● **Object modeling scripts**
>> Start

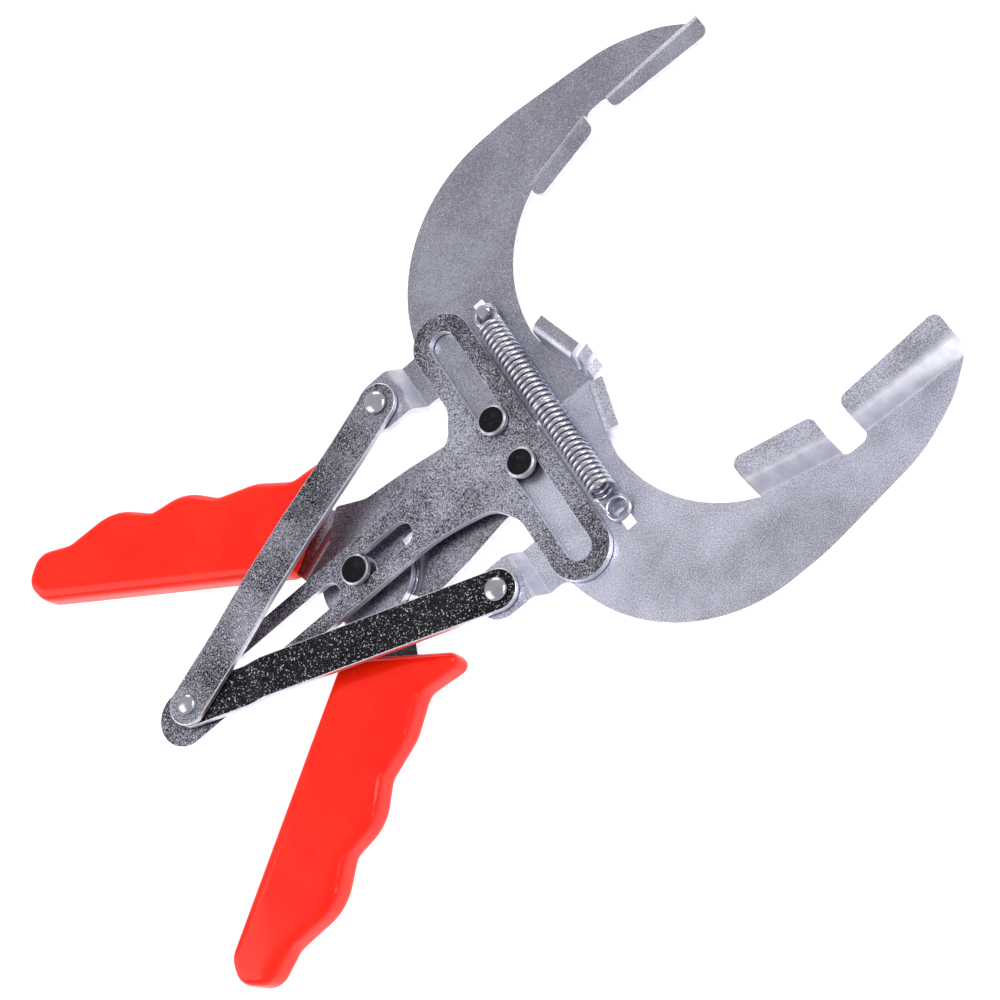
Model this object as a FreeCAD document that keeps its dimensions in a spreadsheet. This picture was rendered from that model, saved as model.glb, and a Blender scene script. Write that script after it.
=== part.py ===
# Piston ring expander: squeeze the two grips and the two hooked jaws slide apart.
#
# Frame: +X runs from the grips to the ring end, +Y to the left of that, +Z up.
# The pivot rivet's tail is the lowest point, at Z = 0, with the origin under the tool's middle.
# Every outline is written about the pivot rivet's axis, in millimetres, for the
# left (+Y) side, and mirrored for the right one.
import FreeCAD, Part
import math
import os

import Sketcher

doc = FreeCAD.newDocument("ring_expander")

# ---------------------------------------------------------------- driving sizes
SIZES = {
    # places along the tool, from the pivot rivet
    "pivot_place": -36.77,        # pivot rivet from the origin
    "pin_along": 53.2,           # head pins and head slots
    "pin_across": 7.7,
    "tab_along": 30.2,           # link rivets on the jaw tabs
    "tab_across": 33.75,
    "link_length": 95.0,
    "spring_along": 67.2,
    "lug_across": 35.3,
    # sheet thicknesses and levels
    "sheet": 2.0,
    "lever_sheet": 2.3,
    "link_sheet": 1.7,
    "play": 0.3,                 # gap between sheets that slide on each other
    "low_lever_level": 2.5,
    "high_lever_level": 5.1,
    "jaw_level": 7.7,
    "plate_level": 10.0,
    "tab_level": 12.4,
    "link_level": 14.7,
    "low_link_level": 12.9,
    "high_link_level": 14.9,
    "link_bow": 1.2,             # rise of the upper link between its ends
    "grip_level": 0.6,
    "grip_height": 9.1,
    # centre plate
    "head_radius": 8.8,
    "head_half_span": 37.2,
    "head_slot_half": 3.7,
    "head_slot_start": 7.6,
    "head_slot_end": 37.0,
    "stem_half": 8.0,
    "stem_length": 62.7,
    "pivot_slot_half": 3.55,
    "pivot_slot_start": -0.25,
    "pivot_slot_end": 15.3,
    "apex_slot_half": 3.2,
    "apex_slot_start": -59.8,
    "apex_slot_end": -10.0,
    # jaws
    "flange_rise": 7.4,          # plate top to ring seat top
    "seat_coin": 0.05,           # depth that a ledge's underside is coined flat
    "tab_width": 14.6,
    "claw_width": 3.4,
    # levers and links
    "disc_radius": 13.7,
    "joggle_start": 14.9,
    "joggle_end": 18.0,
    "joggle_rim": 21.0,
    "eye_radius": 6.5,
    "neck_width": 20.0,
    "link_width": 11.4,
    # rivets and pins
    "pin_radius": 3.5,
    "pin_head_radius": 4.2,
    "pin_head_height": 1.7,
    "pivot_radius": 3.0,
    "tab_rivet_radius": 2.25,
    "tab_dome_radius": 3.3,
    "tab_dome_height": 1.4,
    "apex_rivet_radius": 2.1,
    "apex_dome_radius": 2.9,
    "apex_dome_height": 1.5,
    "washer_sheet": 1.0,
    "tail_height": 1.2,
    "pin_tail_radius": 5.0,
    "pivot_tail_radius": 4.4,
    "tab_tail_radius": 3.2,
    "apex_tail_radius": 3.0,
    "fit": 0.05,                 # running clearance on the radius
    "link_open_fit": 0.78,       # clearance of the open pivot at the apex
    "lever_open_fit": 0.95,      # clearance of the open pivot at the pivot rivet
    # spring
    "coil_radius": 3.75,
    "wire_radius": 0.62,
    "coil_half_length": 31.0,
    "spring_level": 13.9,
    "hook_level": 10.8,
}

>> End
>> Start

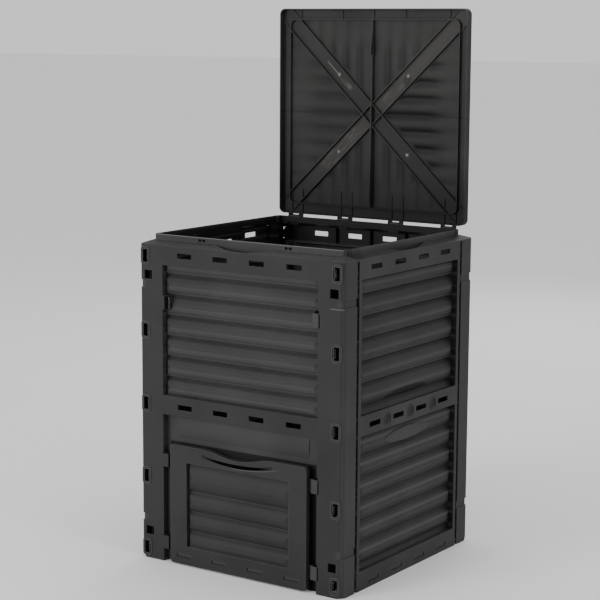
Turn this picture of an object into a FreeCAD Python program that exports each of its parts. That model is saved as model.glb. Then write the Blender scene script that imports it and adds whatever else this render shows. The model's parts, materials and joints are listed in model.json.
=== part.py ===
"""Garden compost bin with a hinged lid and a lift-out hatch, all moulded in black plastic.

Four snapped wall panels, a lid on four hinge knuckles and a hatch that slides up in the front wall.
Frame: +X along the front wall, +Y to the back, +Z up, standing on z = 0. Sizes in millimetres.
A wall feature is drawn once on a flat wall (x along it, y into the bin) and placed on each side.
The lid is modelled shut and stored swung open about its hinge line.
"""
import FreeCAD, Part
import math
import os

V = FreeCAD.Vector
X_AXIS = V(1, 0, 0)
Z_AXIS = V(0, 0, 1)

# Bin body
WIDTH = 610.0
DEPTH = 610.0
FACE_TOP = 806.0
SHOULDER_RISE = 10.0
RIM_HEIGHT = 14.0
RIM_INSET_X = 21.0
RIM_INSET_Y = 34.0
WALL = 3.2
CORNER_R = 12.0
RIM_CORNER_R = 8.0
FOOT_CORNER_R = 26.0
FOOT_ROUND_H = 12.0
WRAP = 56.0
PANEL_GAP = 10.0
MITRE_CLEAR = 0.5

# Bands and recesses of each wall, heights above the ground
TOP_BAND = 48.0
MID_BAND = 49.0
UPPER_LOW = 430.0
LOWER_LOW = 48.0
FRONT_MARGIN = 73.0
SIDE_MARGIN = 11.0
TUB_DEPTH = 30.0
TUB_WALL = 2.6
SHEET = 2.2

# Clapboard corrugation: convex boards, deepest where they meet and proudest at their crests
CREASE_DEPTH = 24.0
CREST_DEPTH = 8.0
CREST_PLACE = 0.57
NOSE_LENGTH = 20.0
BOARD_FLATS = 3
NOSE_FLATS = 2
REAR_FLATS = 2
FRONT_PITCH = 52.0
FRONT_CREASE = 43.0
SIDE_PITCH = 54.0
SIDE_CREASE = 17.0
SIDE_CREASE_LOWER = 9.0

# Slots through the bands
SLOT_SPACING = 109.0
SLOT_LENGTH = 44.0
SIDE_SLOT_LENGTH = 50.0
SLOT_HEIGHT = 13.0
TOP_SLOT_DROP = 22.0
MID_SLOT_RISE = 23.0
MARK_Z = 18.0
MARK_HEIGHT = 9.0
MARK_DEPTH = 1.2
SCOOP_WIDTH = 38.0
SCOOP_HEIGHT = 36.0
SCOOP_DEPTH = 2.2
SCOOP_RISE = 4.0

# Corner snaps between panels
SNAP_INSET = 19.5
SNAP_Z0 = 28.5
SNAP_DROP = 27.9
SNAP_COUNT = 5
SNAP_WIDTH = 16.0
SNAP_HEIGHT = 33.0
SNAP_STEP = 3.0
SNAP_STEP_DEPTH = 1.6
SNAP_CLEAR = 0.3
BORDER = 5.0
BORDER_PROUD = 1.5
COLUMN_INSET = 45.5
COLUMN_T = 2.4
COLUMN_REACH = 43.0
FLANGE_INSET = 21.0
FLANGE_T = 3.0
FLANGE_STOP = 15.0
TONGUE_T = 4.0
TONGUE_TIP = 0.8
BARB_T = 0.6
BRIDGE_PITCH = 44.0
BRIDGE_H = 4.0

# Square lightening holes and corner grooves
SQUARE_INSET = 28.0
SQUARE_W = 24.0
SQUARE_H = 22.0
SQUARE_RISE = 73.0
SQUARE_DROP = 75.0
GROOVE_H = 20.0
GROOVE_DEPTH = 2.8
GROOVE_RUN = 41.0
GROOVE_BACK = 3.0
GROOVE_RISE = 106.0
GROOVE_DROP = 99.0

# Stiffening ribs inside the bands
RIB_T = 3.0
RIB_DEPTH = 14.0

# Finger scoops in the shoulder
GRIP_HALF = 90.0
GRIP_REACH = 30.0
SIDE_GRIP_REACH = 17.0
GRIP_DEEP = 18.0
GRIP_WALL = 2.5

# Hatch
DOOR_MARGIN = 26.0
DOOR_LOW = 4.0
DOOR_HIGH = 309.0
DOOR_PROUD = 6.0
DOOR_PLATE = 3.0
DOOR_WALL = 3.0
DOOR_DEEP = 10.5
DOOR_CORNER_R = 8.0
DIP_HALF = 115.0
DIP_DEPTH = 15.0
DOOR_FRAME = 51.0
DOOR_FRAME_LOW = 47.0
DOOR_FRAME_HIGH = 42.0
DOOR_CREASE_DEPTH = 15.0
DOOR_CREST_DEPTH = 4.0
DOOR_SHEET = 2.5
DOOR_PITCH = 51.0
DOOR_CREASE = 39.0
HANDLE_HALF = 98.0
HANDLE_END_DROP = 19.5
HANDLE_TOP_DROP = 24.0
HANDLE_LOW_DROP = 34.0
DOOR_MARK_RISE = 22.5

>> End

● **Problem to solve**
Quote exactly the lines running from the line with "Turn this picture" through the line with "in black plastic.", both ends included, and nothing more.

● **Expected output**
Turn this picture of an object into a FreeCAD Python program that exports each of its parts. That model is saved as model.glb. Then write the Blender scene script that imports it and adds whatever else this render shows. The model's parts, materials and joints are listed in model.json.
=== part.py ===
"""Garden compost bin with a hinged lid and a lift-out hatch, all moulded in black plastic.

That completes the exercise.